1st Edition

GeoHumanities Art, History, Text at the Edge of Place

Edited By Michael Dear, Jim Ketchum, Sarah Luria, Doug Richardson Copyright 2011
    344 Pages 15 Color Illustrations
    by Routledge

    344 Pages 15 Color Illustrations
    by Routledge

    In the past decade, there has been a convergence of transdisciplinary thought characterized by geography’s engagement with the humanities, and the humanities’ integration of place and the tools of geography into its studies.

    GeoHumanities maps this emerging intellectual terrain with thirty cutting edge contributions from internationally renowned scholars, architects, artists, activists, and scientists. This book explores the humanities’ rapidly expanding engagement with geography, and the multi-methodological inquiries that analyze the meanings of place, and then reconstructs those meanings to provoke new knowledge as well as the possibility of altered political practices.

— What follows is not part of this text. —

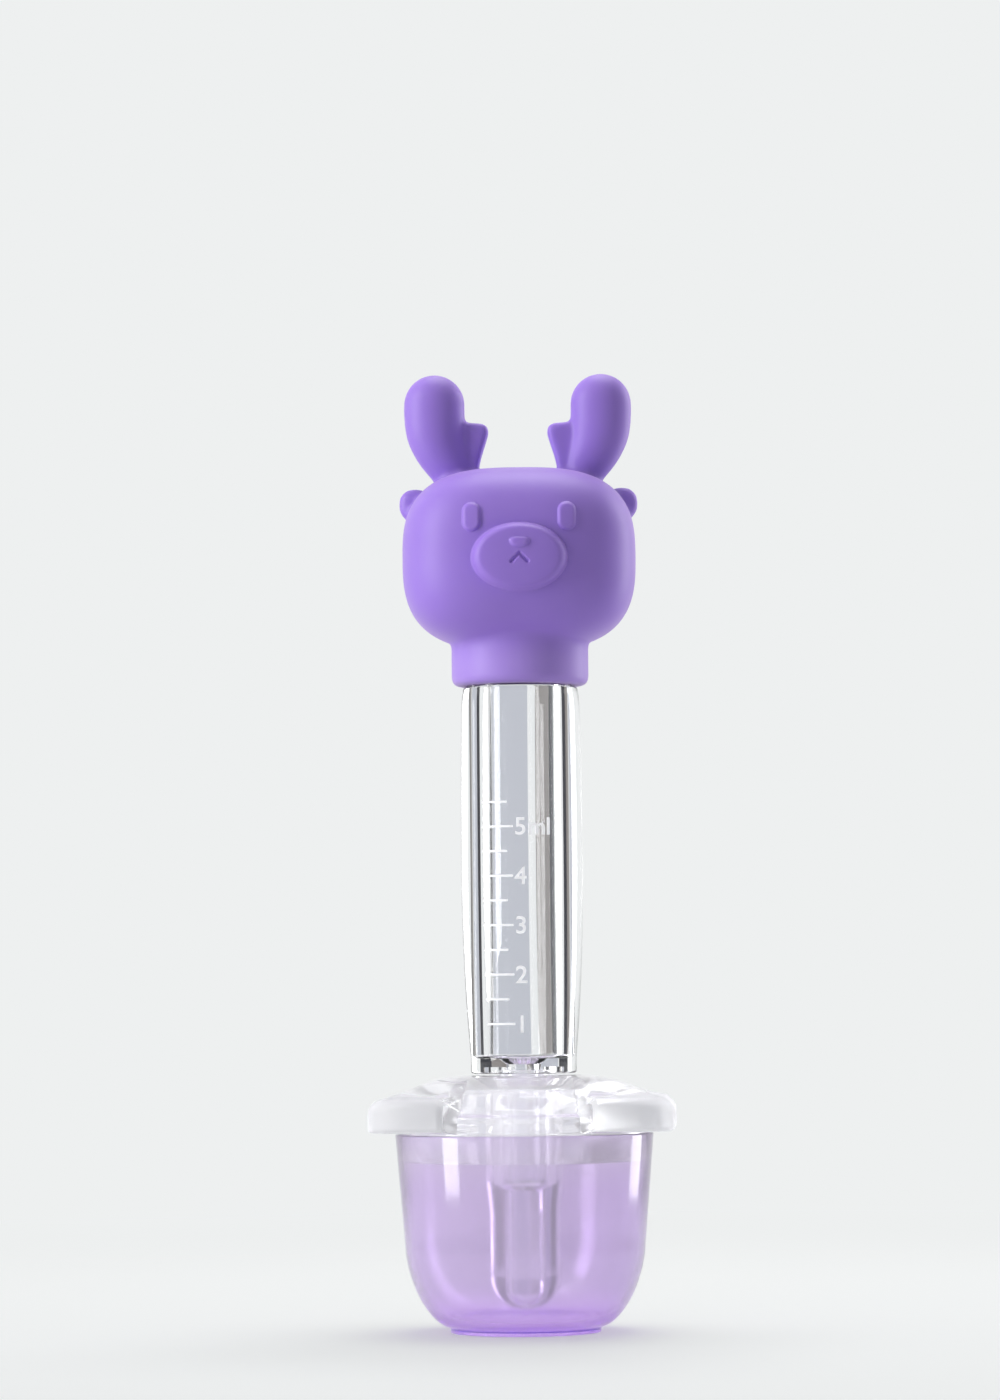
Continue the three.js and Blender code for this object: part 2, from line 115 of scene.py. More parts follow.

It is no coincidence that the geohumanities are forcefully emerging at a time of immense intellectual and social change. This book focuses on a range of topics to address urgent contemporary imperatives, such as the link between creativity and place; altered practices of spatial literacy; the increasing complexity of visual representation in art, culture, and science and the ubiquitous presence of geospatial technologies in the Information Age.

    GeoHumanties is essential reading for students wishing to understand the intellectual trends and forces driving scholarship and research at the intersections of geography and the humanities disciplines. These trends hold far-reaching implications for future work in these disciplines, and for understanding the changes gripping our societies and our globalizing world.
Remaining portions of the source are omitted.